Если бы вы видели в эту минуту Овцебыка, то не усомнились бы, что ему в самом деле все равно, сколько верст ни пройти и кому ни дать затрещину, если, по его соображениям, затрещину эту дать следует.

ГЛАВА ВТОРАЯ

Начался знойный июнь. Василий Петрович являлся к нам аккуратно всякий день часов в двенадцать, снимал свой коленкоровый галстук, подтяжки и, сказав обоим нам "здравствуйте", усаживался за своих классиков. Так проходило время до обеда; после же обеда он закуривал трубочку и, став у окна, обыкновенно спрашивал: "что ж, кондиций?" Прошел месяц с того дня, как Овцебык каждый день повторял этот вопрос Челновскому, и целый месяц всякий раз слышал один и тот же самый неутешительный ответ. Места даже и в веду не было. Василия Петровича, по-видимому, это, однако, нисколько не обходило. Он кушал с прекрасным аппетитом и был постоянно в своем неизменном настроении духа. Только раз или два я видел его раздраженнее обыкновенного; но и эта раздражительность не имела никакого соотношения с положением дел Василия Петровича. Она происходила от двух совершенно сторонних обстоятельств. Раз он встретился с бабой, которая рыдала впричет, и спросил ее своим басом: "Чего, дура, ревешь?" Баба сначала испугалась, а потом рассказала, что у нее изловили сына и завтра ведут его в рекрутский прием. Василий Петрович вспомнил, что делопроизводитель в рекрутском присутствии был его товарищем по семинарии, сходил к нему рано утром и возвратился необыкновенно расстроенным. Ходатайство его оказалось несостоятельным. В другой раз партию малолетних еврейских рекрутиков перегоняли через город. В ту пору наборы были частые. Василий Петрович, закусив верхнюю губу и подперши фертом руки, стоял под окном и внимательно смотрел на обоз провозимых рекрут. Обывательские подводы медленно тянулись; телеги, прыгая по губернской мостовой из стороны в сторону, качали головки детей, одетых в серые шинели из солдатского сукна. Большие серые шапки, надвигаясь им на глаза, придавали ужасно печальный вид красивым личикам и умным глазенкам, с тоскою и вместе с детским любопытством смотревшим на новый город и на толпы мещанских мальчишек, бежавших вприпрыжку за телегами. Сзади шли две кухарки.

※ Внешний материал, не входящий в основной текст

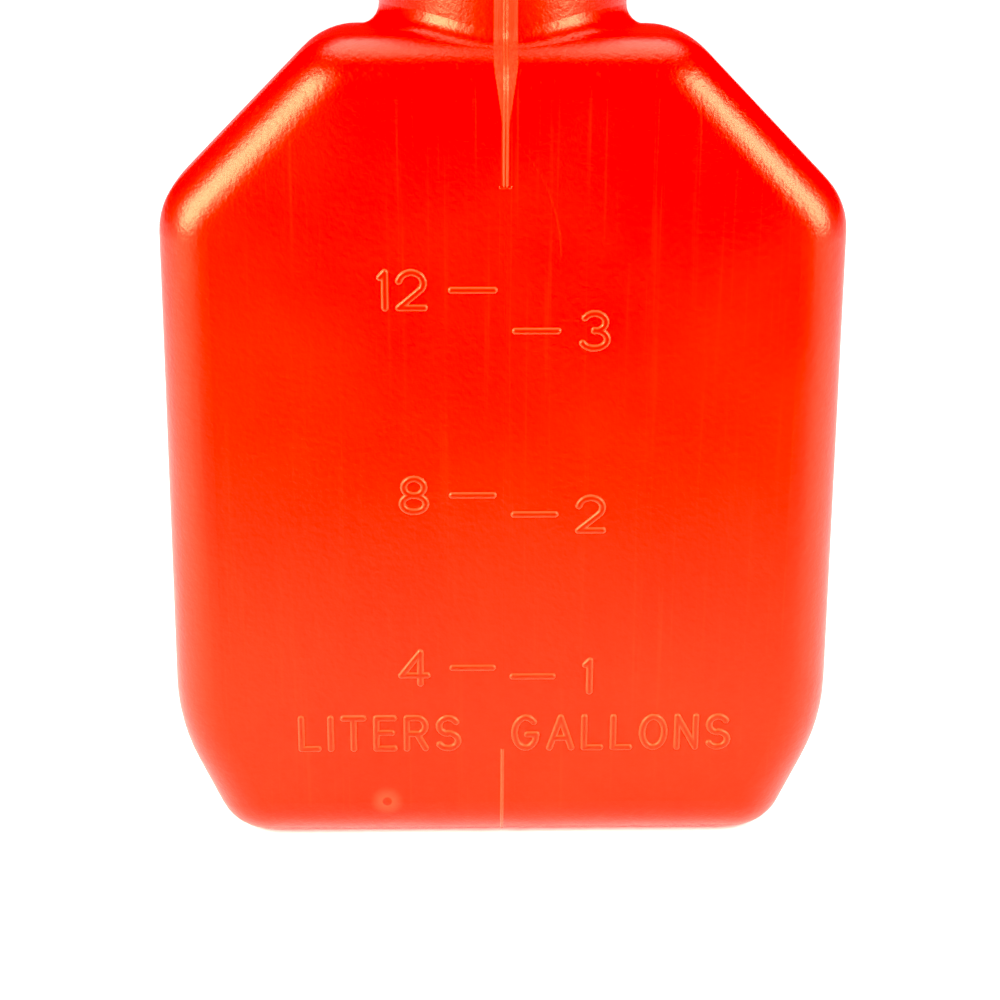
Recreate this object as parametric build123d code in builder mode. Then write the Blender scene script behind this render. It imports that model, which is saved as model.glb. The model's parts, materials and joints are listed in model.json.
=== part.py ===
"""Blow-moulded fuel can of about 15 litres with a self-closing spout.

Millimetres, +Z up. The origin is on the floor, in the middle of the tank's foot. -Y is the front,
the narrow end below the filler tower, and +Y is the rear, where the handle comes down.
"""

import os
from math import cos, radians, sin

from build123d import *

# ---- tank ----
TANK_LENGTH = 275.5
DECK_Z = 292.0
WALL = 2.5
FOOT_HALF_WIDTH = 98.4
FLANK_Z, FLANK_HALF_WIDTH = 44.6, 118.3
SHOULDER_Z, SHOULDER_HALF_WIDTH = 236.8, 115.7
DECK_HALF_WIDTH = 60.7
# radii of the end outline's lower corners by height, and of both upper ones
CORNER_RADII = {0.0: 20.0, FLANK_Z: 75.0}
TOP_RADIUS = 25.0
END_RADIUS = 18.0
# behind this line the top falls away to the rear, over a gentle bend
FALL_START_Y = -119.0
FALL_ANGLE = 9.0
FALL_BEND_RADIUS = 60.0

# hand valley between the two blocks of the tank
VALLEY_FLOOR_Z = 176.0
VALLEY_FLOOR_Y = (-2.0, 56.0)
VALLEY_MOUTH_Y = (-20.0, 76.0)
VALLEY_FLOOR_RADIUS = 26.0
VALLEY_RIM_RADIUS = 10.0

# filler tower and neck
TOWER_Y = -85.0
TOWER_RADIUS = 42.2
TOWER_TOP_Z = 340.0
TOWER_FOOT_RADIUS = 7.0
TOWER_TOP_RADIUS = 6.0
NECK_RADIUS = 31.0
NECK_BORE_RADIUS = 26.0
NECK_TOP_Z = 362.0

# handle bar, a hollow loop from the tower to the rear block
BAR_WIDTH, BAR_DEPTH, BAR_CORNER = 36.0, 30.0, 12.0
BAR_Z = 321.0
BAR_TOP_Z = BAR_Z + BAR_DEPTH / 2
BAR_LEG_Y = 105.0
BAR_BEND_RADIUS = 32.0
BAR_FOOT_Z = 240.0

# panels pressed up into the foot, one each side of the middle strip
FOOT_PANEL_SIZE = (74.0, 196.0)
FOOT_PANEL_X = 46.0
FOOT_PANEL_DEPTH = 3.0

# vent on the handle: boss with a snap bead, and the hinge of its cap
VENT_Y = 54.0
VENT_BOSS_RADIUS, VENT_BORE_RADIUS, VENT_BEAD_RADIUS = 10.0, 5.3, 10.6
VENT_TOP_Z = BAR_TOP_Z + 7.0
STRAP_RING = (10.2, 13.5)
STRAP_THICK = 2.8
HINGE_Y, HINGE_Z = VENT_Y + 17.0, BAR_TOP_Z + 2.4
TRUNNION_RADIUS, TRUNNION_GAP = 1.0, 0.06
LUG_X = (4.3, 6.5)
LUG_RADIUS, KNUCKLE_RADIUS, ARM_HALF_WIDTH = 2.4, 2.2, 4.0
CAP_RADIUS, CAP_BORE, CAP_THICK, CAP_FOOT_Z = 12.5, 10.9, 2.0, BAR_TOP_Z + 4.5
CAP_SEAL = (5.4, 9.4)
CAP_SEAL_THICK = 1.0

# thread between neck and collar
THREAD_PITCH = 6.0
THREAD_DEPTH = 2.4
THREAD_ROOT_HALF, THREAD_CREST_HALF = 1.6, 0.7
THREAD_BITE = 0.6
THREAD_START_Z = 347.0
THREAD_TURNS = 1.5
COLLAR_BORE_RADIUS = 34.0

# arrester, gasket and spout flange, stacked on the neck's rim
FLANGE_RADIUS = 30.0
ARRESTER_LIP, GASKET_THICK, FLANGE_THICK = 1.2, 2.0, 3.0
GASKET_Z = NECK_TOP_Z + ARRESTER_LIP
FLANGE_Z = GASKET_Z + GASKET_THICK
FLANGE_TOP_Z = FLANGE_Z + FLANGE_THICK
GASKET_BORE = 24.5
ARRESTER_RADIUS, ARRESTER_WALL, ARRESTER_SKIRT_Z = 25.6, 1.2, 345.0
MESH_WALL, MESH_FLOOR_Z, MESH_TOP_Z = 0.6, 306.0, 350.0

# screw collar
COLLAR_RADIUS, COLLAR_FOOT_Z, COLLAR_LID_THICK = 39.0, 343.0, 3.2
COLLAR_EYE_RADIUS = 24.0
GRIP_RIBS, GRIP_RIB_RADIUS = 36, 1.3

# spout: hub and dome on the neck's axis, then an elbow tilted to the front
HUB_RADIUS, HUB_TOP_Z = 23.94, 372.4
DOME_RADIUS, DOME_TOP_Z = 22.5, 388.0
ELBOW_RADIUS, ELBOW_BORE, ELBOW_BEND, SPOUT_TILT = 13.2, 10.8, 34.0, 35.0
STOP_U, STOP_RADIUS = (1.5, 6.0), 17.0
BASE_END_U = 16.0
TUBE_END_U, TUBE_RADIUS, TUBE_BORE = 108.0, 8.3, 6.6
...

- Тоже, чай, матери где-нибудь есть? - сказала, поровнявшись с нашим окном, одна рослая рябая кухарка.

- Гляди, может и есть, - отвечала другая, запустив локти под рукава и скребя ногтями свои руки.

- И ведь им небось, хоть и жиденята, а жалко их?

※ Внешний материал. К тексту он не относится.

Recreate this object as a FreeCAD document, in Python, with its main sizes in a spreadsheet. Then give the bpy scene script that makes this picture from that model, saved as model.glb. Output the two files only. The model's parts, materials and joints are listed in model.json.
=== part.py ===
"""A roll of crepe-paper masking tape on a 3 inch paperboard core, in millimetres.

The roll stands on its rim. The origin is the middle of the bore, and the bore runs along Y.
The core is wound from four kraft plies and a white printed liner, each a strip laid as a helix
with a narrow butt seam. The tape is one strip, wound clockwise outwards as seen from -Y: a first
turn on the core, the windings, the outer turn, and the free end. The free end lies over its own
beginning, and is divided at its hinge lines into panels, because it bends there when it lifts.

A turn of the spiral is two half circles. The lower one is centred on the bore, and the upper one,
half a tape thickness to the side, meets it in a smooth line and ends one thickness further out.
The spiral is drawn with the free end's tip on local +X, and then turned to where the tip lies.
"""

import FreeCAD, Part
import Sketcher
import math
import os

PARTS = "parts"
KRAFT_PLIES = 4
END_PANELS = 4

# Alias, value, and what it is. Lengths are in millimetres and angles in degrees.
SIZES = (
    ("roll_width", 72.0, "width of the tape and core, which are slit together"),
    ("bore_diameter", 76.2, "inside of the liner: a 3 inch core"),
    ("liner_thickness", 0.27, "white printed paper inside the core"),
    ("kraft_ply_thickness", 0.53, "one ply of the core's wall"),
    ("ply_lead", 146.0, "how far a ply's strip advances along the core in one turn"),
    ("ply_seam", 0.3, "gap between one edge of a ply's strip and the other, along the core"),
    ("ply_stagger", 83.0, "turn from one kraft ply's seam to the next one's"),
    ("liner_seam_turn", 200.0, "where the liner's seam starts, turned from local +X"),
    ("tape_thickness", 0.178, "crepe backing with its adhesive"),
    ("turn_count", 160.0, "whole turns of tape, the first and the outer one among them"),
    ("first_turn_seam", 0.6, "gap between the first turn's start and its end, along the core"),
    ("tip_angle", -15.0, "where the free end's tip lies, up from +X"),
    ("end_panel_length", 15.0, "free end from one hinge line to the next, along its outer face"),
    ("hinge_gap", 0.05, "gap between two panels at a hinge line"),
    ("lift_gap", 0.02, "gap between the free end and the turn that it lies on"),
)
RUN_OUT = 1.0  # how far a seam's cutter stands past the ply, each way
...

- Да ведь что ж, матка, делать!

- Разумеется, а только по материнству-то?

- Да, по материнству, - конечно... своя утроба... А нельзя...

- Конечно.

- Дуры! - крикнул им Василий Петрович.

Женщины остановились, взглянули на него с удивлением, обе враз оказали: "Чего, гладкий пес, лаешься", и пошли дальше.

Мне захотелось пойти посмотреть, как будут ссаживать этих несчастных детей у гарнизонной казармы.

- Пойдемте, Василий Петрович, к казармам, - позвал я Богословского.

- Зачем?

- Посмотрим, что там с ними будут делать.

Василий Петрович ничего не отвечал; но когда я взялся за шляпу; он тоже встал и пошел вместе со мною. Гарнизонные казармы, куда привезли переходящую партию еврейских рекрутиков, были от нас довольно далеко. Когда мы подошли, телеги уже были пусты и дети стояли правильной шеренгой в два ряда. Партионный офицер с унтер-офицером делал им проверку. Вокруг шеренги толпились зрители. Около одной телеги тоже стояло несколько дам и священник с бронзовым крестом на владимирской ленте. Мы подошли к этой телеге. На ней сидел один больной мальчик лет девяти и жадно ел пирог с творогом; другой лежал, укрывшись шинелью, и не обращал ни на что внимания; по его раскрасневшемуся лицу и по глазам, горевшим болезненным светом, можно было полагать, что у него лихорадка, а может быть тиф.